Javier Rupérez | 04 de abril de 2018
Su causa, inseparable de sus convicciones cristianas, es digna de respeto y admiración
WASHINGTON D.C. (EE.UU.) |
El pastor baptista y visible líder de la campaña para reivindicar la igualdad de derechos de la población de color en los Estados Unidos fue asesinado el 4 de abril de 1968 en la ciudad de Memphis, en el Estado de Tennessee, hace ahora exactamente medio siglo. Su muerte desató en todo el país una gigantesca oleada de protestas que, desde Los Ángeles hasta Washington D.C. y durante varios días, se cobró decenas de vidas y produjo una masiva destrucción de propiedades públicas y privadas. La conmoción nacional sentida por su desaparición sirvió para acelerar en la Casa Blanca y el Congreso la adopción de gran parte de las medidas que Martin Luther King había reivindicado para acabar con las discriminaciones que penalizaban a la población negra del país.
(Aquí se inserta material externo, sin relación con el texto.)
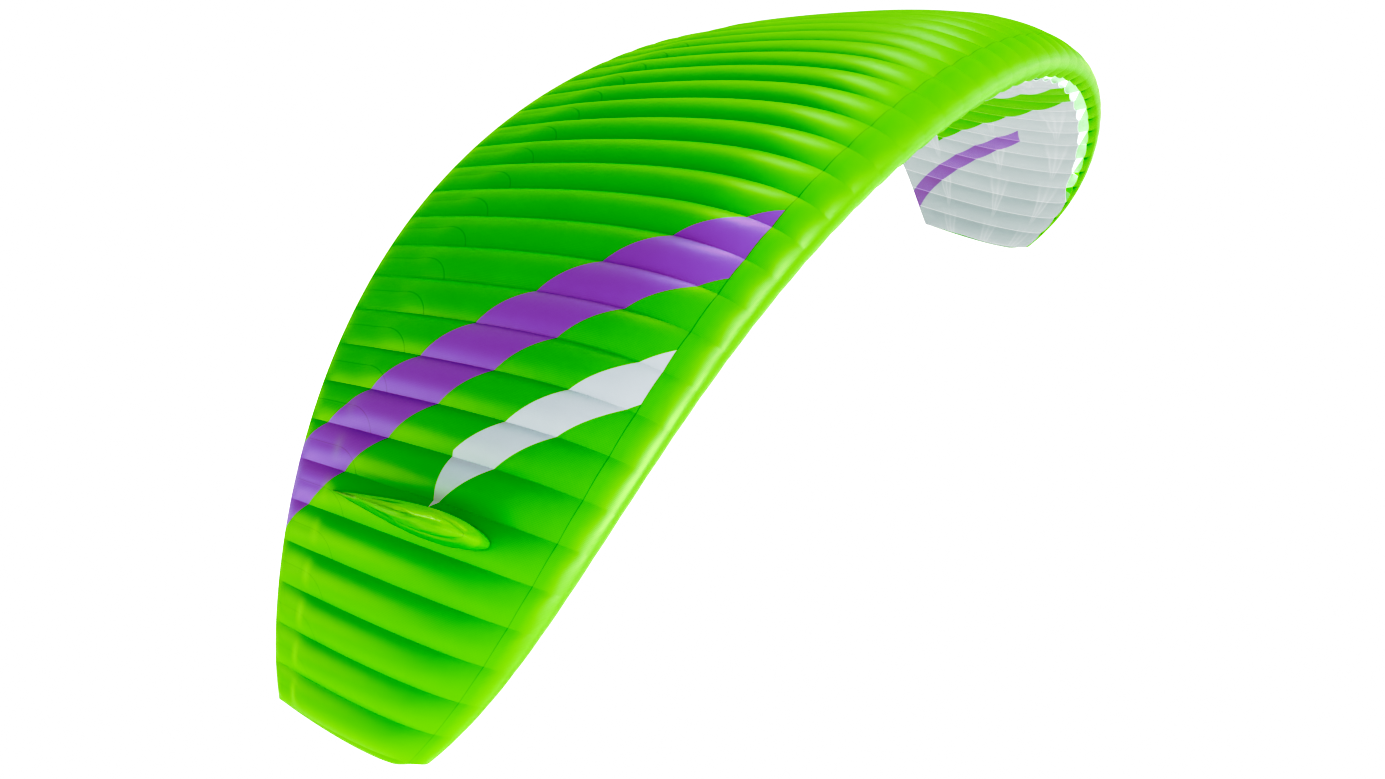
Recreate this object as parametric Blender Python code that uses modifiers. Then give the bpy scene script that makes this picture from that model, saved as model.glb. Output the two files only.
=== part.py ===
"""An inflated paraglider wing: an arched row of 45 air-filled cells, open at the front.

Metres. X runs along the span, with the right tip at -X. The nose faces -Y and the trailing
edge +Y. The origin is the lowest point of the centre cell's underside at 30% of the chord.
"""

import math

import bmesh
import bpy
import numpy as np
from mathutils import Matrix, Vector

# Driving dimensions, in metres
CELLS = 45
HALF_SPAN = 5.5  # from the centre to a tip rib, along the arc
ROOT_CHORD = 2.85
CLOTH = 0.002  # thickness of every cloth piece
GAP = 0.0006  # from the edge of one panel to the edge of the next
STRIP_GAP = 0.0023  # the same between the strips of the nose, whose inner faces lean together
SHUT_GAP = 0.0014  # the same where the underside closes the tip cells, at an angle to the nose
RIB_CLEARANCE = 0.0027  # from a skin's outer face to a rib's edge
SWEPT_EXTRA = 0.0024  # added to it at a nose that is swept 45 degrees
TAIL_HALF = 0.0022  # half the thickness of the sewn trailing edge

# Section, as fractions of the chord
THICKNESS = 0.159
CAMBER = 0.0157
CAMBER_PLACE = 0.3
NOSE_SEAM = 0.0743  # top edge of the leading-edge panels
NOSE_LIP = 0.0274  # upper lip of the intakes, on the underside
UNDER_LIP = 0.0657  # lower lip of the intakes
ORIGIN_PLACE = 0.3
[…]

Su figura, con razón, ha quedado indisolublemente unida a la exigencia de igualdad para todos los americanos, y en verdad para toda la humanidad, con independencia de los orígenes raciales. Su principal argumento consistía en el recordatorio de la Declaración de Independencia de los Estados Unidos, allí donde se afirma que todos los hombres han sido creados iguales. King es hoy un dato indispensable en el reducido catálogo del panteón americano de hombres ilustres, junto con George Washington, Thomas Jefferson, Abraham Lincoln, Theodore Roosevelt y John F. Kennedy y, como todos ellos, tiene su monumento en el “Mall” de la capital. El reconocimiento internacional ya le había llegado en 1964, cuando con solo treinta y cinco años, el más joven de todos los que hasta ahora lo han recibido, fue distinguido con el Premio Nobel de la Paz. En el calendario laboral americano, junto con Labor Day, o Independence Day, o Presidents’ Day, o Thanksgiving, figura permanentemente también el Martin Luther King Day. Dedicado precisamente a recordar las causas por las que luchó y murió, junto con la continua necesidad de reverdecer sus principios y no cejar en la exigencia de su aplicación.
Aunque la esclavitud hubiera sido abolida en 1863, como una de las consecuencias de la Guerra Civil entre el Norte y el Sur del país, y aunque en teoría la población negra hubiera quedado con ello equiparada a la blanca en el reconocimiento y goce de los derechos civiles, la realidad era muy distinta y, como demuestra la peripecia vital de King cien años después, las personas de color en la mayor parte de los estados sureños seguían siendo sometidas a una discriminación de hecho y derecho en la educación, en el acceso a las funciones públicas y privadas, en la utilización de los servicios públicos de todo tipo. La legislación de varios de aquellos estados prohibía la celebración de matrimonios mixtos. Se trataba de un sistema racista inconsútil del que dan dolorosa noticia la historia y la literatura norteamericanas. No fue King el primero en denunciarlo, pero sí el que consiguiera galvanizar de una manera consistente la atención pública y privada hasta convertir su causa en un movimiento popular y masivo, del que fue definitiva muestra la gigantesca manifestación convocada en el “Mall” de la capital en 1963, cuando King, en las escalinatas del monumento a Lincoln, pronunció su siempre recordada alocución del “I have a dream”, tengo un sueño de igualdad y fraternidad. El cuarto de hora mas repetido de la oratoria pública americana, junto con las palabras que Lincoln había pronunciado cien años antes en el campo de batalla de Gettysburg.
Cualquier observador medianamente atento de la realidad americana podría constatar las situaciones y los sectores en los que la población afroamericana sufre todavía situaciones de hecho en las que se ve desfavorecida con respecto a otros grupos mayoritarios o minoritarios de la comunidad y podría aportar ejemplos, remedios y explicaciones. Pero será difícil negar que, en los cincuenta años transcurridos desde que Martin Luther King fuera asesinado, el camino recorrido ha sido tan espectacular que hasta ha contemplado cómo el país elegía por primera vez a un presidente de color. Barack Obama no hubiera sido posible sin King. Su legado, que incluye también un contundente rechazo de la violencia -fue un decidido opositor a la presencia de los EE.UU. en Vietnam y un portavoz vigoroso de la lucha contra la pobreza-, es inseparable de sus convicciones cristianas y de la consiguiente e indeclinable afirmación de la dignidad humana. Los cincuenta años transcurridos desde su muerte deben servir para acrecentar el respeto, la admiración, la inspiración y el seguimiento que su vida mereció.